Goal of the exercise: Only the lines from the one holding "front_crossbar(fold_axis)" through the one holding "return (lo + hi) / 2" are to be retyped, exactly as they appear, with both boundary lines included.

Records supplied:

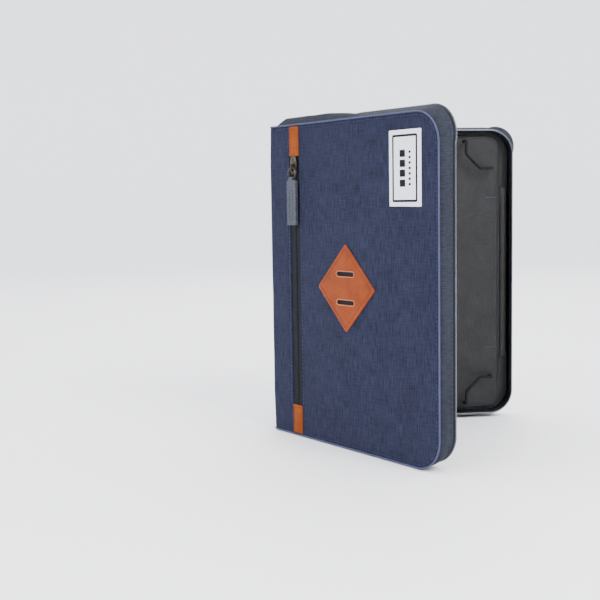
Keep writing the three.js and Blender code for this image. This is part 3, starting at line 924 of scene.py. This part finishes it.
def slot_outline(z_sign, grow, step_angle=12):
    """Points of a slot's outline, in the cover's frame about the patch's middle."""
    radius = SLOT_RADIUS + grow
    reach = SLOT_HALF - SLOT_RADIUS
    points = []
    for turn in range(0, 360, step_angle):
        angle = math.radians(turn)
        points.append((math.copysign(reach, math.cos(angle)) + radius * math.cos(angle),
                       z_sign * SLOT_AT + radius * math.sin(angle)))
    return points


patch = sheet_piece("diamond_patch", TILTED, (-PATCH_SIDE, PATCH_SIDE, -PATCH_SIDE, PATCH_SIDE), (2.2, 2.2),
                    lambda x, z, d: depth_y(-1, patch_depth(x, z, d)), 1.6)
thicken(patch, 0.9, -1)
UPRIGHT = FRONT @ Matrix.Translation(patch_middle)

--

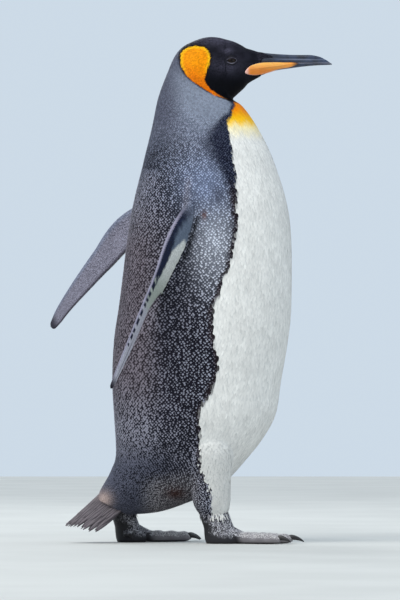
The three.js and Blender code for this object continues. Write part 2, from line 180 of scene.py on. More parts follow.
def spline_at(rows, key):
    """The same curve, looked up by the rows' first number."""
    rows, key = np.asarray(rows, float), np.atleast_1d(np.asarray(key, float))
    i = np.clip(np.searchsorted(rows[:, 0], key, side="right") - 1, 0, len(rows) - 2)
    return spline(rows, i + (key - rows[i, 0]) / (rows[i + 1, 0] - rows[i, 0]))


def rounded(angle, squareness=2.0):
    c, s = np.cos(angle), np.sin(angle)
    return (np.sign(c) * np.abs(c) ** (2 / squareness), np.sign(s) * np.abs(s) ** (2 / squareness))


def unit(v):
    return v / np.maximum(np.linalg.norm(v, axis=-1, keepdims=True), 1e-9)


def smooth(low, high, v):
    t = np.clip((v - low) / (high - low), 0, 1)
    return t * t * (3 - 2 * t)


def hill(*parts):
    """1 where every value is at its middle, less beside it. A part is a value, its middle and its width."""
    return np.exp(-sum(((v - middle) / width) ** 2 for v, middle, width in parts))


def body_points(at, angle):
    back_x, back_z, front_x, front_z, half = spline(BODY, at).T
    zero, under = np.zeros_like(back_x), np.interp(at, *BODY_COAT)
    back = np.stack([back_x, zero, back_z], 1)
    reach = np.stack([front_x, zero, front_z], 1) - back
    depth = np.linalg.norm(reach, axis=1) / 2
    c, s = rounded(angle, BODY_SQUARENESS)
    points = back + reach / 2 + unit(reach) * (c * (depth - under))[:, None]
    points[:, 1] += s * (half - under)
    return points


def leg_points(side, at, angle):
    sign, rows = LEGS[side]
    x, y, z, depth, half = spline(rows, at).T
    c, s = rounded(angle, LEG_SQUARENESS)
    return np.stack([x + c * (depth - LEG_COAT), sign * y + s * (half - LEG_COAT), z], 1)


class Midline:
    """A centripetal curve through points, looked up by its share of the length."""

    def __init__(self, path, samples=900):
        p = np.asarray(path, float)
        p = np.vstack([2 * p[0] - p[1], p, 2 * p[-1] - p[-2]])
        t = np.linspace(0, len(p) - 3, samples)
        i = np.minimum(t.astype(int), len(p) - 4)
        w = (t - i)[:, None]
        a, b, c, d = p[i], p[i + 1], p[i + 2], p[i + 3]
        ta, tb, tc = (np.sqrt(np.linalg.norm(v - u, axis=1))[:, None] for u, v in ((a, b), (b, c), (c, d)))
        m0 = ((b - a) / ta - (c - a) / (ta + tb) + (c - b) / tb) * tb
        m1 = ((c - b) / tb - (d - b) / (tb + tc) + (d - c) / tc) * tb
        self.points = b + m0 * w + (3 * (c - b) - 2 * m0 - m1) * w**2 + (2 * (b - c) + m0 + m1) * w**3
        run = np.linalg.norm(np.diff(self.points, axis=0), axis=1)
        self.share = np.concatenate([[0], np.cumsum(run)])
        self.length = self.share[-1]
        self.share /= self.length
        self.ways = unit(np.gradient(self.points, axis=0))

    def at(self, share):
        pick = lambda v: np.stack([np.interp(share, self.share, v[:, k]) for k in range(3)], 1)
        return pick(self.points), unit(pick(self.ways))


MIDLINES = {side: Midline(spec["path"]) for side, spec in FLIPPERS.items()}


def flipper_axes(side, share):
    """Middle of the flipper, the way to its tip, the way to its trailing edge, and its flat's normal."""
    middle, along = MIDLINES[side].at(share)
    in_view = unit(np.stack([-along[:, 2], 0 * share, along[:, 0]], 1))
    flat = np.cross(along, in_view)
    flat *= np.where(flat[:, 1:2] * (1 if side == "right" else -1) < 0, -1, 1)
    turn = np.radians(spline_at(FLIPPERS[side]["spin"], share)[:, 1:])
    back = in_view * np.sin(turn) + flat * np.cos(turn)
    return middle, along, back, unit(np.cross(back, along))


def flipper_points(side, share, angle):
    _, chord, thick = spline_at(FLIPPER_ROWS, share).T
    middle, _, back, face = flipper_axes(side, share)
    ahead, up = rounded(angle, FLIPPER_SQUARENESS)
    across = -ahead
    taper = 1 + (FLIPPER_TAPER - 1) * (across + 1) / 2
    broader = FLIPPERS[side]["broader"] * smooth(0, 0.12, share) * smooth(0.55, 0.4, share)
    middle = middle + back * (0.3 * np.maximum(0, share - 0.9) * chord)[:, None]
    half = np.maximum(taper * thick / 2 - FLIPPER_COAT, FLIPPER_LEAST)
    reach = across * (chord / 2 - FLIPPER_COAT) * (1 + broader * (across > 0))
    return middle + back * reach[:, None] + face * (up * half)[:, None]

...

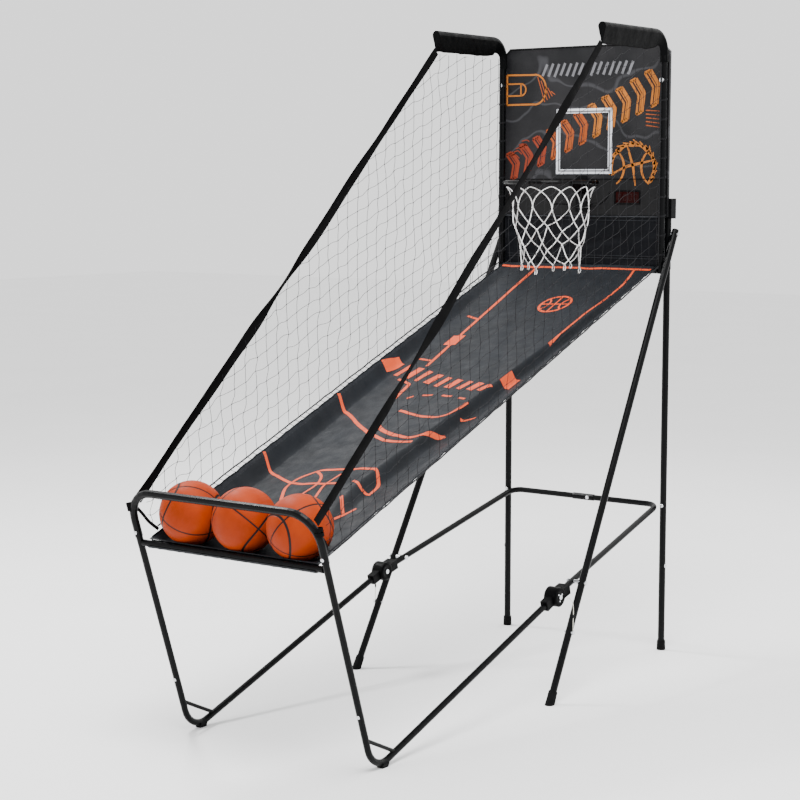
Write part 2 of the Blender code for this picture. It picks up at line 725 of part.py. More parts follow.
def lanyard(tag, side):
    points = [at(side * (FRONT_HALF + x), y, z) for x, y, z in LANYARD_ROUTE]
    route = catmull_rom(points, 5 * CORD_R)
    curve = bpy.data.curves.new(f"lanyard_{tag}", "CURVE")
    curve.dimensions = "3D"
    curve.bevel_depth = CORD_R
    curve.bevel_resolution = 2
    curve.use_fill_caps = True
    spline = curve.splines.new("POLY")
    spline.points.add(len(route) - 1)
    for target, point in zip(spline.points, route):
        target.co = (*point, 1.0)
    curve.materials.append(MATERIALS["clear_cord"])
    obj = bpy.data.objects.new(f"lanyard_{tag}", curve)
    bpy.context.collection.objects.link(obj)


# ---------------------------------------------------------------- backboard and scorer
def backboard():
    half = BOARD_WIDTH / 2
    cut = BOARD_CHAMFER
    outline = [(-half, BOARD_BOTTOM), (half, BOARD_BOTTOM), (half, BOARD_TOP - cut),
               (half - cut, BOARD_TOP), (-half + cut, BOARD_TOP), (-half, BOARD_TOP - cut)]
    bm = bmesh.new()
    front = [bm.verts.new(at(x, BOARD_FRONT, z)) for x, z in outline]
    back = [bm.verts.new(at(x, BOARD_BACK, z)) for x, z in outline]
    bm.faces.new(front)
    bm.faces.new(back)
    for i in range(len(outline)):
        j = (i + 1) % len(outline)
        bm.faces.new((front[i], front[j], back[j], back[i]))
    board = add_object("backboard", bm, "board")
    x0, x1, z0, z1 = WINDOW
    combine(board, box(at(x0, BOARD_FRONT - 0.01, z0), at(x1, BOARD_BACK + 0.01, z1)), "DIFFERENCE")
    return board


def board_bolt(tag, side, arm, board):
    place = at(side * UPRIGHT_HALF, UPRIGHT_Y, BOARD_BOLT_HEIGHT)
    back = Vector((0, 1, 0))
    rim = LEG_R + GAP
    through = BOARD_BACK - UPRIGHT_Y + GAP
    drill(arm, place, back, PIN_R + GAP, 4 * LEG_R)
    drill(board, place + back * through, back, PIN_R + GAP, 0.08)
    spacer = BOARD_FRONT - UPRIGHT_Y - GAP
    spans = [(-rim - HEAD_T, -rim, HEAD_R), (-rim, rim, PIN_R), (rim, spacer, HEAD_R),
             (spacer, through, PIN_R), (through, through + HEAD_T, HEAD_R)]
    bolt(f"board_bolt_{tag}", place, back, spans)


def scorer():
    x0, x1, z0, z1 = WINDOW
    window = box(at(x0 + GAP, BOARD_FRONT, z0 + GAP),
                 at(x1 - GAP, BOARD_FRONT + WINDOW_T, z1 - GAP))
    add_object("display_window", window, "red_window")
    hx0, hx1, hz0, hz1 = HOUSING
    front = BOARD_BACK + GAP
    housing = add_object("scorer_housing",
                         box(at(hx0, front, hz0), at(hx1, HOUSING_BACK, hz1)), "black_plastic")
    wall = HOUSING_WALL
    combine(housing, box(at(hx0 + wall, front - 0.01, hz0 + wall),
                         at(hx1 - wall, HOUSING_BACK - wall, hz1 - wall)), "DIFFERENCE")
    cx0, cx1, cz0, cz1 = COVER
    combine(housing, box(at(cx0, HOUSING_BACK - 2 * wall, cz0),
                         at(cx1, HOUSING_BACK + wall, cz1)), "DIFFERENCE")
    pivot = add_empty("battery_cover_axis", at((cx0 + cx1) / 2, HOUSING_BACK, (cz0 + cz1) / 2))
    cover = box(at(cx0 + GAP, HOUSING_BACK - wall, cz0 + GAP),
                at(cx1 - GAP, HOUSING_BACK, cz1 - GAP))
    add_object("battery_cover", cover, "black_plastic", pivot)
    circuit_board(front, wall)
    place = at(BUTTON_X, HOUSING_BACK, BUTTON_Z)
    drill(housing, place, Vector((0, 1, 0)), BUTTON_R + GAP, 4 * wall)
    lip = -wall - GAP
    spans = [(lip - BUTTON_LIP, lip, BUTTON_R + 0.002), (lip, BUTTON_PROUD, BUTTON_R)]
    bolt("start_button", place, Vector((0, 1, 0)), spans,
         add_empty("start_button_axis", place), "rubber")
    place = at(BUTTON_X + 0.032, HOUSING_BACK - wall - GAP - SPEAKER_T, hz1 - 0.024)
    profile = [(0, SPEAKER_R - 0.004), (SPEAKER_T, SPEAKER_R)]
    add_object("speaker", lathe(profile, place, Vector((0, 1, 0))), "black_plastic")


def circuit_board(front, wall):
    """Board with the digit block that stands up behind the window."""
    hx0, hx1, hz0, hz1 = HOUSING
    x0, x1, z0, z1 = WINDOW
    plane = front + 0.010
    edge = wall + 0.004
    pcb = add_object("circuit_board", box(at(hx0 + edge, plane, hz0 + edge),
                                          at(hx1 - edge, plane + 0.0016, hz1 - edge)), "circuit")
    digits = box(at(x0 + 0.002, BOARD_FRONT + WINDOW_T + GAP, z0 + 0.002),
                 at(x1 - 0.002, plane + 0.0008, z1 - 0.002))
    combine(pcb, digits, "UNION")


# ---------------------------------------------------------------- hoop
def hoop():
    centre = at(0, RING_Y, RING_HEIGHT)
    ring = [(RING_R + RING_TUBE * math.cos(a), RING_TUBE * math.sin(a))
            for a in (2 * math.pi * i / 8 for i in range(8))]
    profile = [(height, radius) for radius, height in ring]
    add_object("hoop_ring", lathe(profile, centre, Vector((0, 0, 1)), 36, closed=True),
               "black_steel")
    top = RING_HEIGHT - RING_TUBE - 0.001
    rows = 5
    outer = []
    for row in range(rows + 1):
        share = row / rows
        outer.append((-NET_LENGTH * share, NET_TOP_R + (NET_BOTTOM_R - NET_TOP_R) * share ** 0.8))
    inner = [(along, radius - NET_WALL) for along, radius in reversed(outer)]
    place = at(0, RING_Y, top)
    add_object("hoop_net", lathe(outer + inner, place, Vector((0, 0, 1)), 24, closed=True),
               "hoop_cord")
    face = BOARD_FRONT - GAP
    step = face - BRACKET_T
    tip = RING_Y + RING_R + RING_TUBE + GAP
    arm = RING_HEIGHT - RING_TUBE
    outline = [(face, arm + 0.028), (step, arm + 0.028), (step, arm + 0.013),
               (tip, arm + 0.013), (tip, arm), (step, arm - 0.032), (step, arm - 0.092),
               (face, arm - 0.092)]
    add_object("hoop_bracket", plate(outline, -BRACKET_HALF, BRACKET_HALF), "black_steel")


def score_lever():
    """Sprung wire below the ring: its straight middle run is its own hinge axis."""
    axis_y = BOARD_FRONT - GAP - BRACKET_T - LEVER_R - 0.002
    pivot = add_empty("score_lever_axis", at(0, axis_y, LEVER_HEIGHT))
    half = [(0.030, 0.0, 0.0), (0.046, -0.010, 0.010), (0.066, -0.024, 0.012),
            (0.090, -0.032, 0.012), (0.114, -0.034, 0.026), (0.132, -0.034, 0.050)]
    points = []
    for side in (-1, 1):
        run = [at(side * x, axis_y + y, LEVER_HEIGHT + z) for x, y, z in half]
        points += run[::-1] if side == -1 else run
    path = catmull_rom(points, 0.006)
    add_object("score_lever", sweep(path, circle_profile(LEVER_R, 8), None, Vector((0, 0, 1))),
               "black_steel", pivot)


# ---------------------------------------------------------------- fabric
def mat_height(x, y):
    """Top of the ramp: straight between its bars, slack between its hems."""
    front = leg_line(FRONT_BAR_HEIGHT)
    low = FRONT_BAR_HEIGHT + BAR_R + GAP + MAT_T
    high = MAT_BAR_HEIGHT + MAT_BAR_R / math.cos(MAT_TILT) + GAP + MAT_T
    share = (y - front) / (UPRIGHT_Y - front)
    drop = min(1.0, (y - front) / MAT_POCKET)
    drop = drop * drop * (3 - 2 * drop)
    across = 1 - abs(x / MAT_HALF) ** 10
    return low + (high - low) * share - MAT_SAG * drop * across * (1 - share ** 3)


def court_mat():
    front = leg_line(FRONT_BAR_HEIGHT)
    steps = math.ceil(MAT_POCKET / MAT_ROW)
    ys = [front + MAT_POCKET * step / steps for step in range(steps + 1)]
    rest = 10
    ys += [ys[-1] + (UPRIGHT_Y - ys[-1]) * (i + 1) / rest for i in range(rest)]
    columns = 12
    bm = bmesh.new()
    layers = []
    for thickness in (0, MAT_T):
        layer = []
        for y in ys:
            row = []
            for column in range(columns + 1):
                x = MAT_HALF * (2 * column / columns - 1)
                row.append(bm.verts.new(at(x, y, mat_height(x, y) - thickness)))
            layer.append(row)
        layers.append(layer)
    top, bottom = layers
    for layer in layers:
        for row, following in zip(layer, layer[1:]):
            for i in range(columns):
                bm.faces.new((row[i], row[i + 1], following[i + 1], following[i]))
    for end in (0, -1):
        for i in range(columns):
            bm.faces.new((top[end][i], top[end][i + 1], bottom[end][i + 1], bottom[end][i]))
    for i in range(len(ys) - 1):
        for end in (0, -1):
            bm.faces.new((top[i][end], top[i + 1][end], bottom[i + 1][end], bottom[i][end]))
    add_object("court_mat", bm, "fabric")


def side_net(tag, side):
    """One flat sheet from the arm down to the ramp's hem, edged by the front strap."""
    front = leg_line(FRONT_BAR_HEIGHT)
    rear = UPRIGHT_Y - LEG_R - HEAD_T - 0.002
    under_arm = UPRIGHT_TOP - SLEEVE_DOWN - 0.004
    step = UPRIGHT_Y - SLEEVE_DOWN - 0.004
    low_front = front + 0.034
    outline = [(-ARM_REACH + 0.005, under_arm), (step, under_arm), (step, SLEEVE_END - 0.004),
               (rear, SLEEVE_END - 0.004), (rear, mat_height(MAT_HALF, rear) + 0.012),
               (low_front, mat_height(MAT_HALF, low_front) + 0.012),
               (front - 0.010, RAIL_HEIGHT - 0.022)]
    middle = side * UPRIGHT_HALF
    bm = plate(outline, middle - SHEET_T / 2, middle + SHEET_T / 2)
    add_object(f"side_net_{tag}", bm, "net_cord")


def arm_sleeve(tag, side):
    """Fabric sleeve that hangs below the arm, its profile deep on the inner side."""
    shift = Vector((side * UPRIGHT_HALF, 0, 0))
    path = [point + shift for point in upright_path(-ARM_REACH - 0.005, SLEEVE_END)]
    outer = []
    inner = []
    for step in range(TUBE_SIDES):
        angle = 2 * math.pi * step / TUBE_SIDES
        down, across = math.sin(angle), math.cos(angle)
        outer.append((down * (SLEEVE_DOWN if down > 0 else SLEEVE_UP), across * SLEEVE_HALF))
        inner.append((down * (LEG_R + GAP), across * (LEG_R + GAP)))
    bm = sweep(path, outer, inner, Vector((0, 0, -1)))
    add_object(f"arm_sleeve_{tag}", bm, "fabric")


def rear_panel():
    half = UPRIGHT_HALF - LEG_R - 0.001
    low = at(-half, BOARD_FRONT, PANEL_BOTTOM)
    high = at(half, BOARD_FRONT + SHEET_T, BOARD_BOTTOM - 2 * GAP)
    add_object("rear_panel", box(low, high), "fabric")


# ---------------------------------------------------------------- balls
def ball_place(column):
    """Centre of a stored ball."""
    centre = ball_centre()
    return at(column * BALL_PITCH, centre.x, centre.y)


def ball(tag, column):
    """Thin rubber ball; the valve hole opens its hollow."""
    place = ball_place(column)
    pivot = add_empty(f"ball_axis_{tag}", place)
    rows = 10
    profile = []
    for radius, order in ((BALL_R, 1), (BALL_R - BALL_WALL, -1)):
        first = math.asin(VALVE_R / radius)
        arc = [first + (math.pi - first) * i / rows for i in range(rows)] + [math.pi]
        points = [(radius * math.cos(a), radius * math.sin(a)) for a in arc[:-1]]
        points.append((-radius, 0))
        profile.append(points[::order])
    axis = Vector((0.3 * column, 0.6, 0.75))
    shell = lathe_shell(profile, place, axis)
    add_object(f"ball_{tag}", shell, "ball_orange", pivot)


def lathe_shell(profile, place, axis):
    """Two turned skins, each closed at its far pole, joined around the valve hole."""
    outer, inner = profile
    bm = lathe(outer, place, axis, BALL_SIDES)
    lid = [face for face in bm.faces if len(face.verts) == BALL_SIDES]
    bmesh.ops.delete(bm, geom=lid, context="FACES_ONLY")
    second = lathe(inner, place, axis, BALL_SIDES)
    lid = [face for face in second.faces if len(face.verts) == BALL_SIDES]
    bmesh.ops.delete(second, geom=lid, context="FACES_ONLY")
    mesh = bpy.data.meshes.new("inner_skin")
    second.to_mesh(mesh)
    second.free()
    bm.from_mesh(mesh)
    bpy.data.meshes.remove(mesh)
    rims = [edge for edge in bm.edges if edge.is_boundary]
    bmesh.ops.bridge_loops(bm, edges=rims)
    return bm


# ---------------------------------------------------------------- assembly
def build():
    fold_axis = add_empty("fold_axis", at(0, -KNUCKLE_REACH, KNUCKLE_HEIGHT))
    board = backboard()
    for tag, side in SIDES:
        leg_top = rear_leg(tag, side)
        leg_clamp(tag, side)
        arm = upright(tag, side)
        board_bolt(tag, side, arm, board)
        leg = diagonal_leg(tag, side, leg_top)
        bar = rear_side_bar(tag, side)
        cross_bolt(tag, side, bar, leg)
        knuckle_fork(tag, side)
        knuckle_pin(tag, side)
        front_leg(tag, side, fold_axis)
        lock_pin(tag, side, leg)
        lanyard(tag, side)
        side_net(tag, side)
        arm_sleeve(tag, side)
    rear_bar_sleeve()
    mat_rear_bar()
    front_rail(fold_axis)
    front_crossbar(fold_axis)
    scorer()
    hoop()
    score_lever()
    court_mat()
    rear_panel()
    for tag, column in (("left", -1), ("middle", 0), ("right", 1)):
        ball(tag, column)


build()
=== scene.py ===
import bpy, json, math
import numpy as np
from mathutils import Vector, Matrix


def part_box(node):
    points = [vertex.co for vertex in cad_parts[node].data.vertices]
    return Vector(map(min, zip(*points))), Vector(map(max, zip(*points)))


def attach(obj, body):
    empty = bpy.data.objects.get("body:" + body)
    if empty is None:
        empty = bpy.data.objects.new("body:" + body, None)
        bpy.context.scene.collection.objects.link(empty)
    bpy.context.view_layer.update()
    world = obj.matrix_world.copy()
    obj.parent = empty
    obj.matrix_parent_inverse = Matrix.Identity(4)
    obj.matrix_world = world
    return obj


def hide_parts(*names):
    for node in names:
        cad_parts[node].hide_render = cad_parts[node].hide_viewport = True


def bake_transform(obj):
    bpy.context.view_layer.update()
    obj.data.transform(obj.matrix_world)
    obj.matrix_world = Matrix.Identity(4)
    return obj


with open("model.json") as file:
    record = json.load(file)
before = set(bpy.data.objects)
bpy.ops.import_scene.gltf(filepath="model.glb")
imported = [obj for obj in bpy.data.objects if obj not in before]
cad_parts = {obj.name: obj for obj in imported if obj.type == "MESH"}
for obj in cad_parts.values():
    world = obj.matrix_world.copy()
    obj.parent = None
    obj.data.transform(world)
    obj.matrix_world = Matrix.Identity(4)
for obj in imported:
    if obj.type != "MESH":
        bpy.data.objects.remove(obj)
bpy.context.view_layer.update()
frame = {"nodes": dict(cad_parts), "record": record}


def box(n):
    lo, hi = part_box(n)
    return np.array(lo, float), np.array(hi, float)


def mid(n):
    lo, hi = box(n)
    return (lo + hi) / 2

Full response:
    front_crossbar(fold_axis)
    scorer()
    hoop()
    score_lever()
    court_mat()
    rear_panel()
    for tag, column in (("left", -1), ("middle", 0), ("right", 1)):
        ball(tag, column)


build()
=== scene.py ===
import bpy, json, math
import numpy as np
from mathutils import Vector, Matrix


def part_box(node):
    points = [vertex.co for vertex in cad_parts[node].data.vertices]
    return Vector(map(min, zip(*points))), Vector(map(max, zip(*points)))


def attach(obj, body):
    empty = bpy.data.objects.get("body:" + body)
    if empty is None:
        empty = bpy.data.objects.new("body:" + body, None)
        bpy.context.scene.collection.objects.link(empty)
    bpy.context.view_layer.update()
    world = obj.matrix_world.copy()
    obj.parent = empty
    obj.matrix_parent_inverse = Matrix.Identity(4)
    obj.matrix_world = world
    return obj


def hide_parts(*names):
    for node in names:
        cad_parts[node].hide_render = cad_parts[node].hide_viewport = True


def bake_transform(obj):
    bpy.context.view_layer.update()
    obj.data.transform(obj.matrix_world)
    obj.matrix_world = Matrix.Identity(4)
    return obj


with open("model.json") as file:
    record = json.load(file)
before = set(bpy.data.objects)
bpy.ops.import_scene.gltf(filepath="model.glb")
imported = [obj for obj in bpy.data.objects if obj not in before]
cad_parts = {obj.name: obj for obj in imported if obj.type == "MESH"}
for obj in cad_parts.values():
    world = obj.matrix_world.copy()
    obj.parent = None
    obj.data.transform(world)
    obj.matrix_world = Matrix.Identity(4)
for obj in imported:
    if obj.type != "MESH":
        bpy.data.objects.remove(obj)
bpy.context.view_layer.update()
frame = {"nodes": dict(cad_parts), "record": record}


def box(n):
    lo, hi = part_box(n)
    return np.array(lo, float), np.array(hi, float)


def mid(n):
    lo, hi = box(n)
    return (lo + hi) / 2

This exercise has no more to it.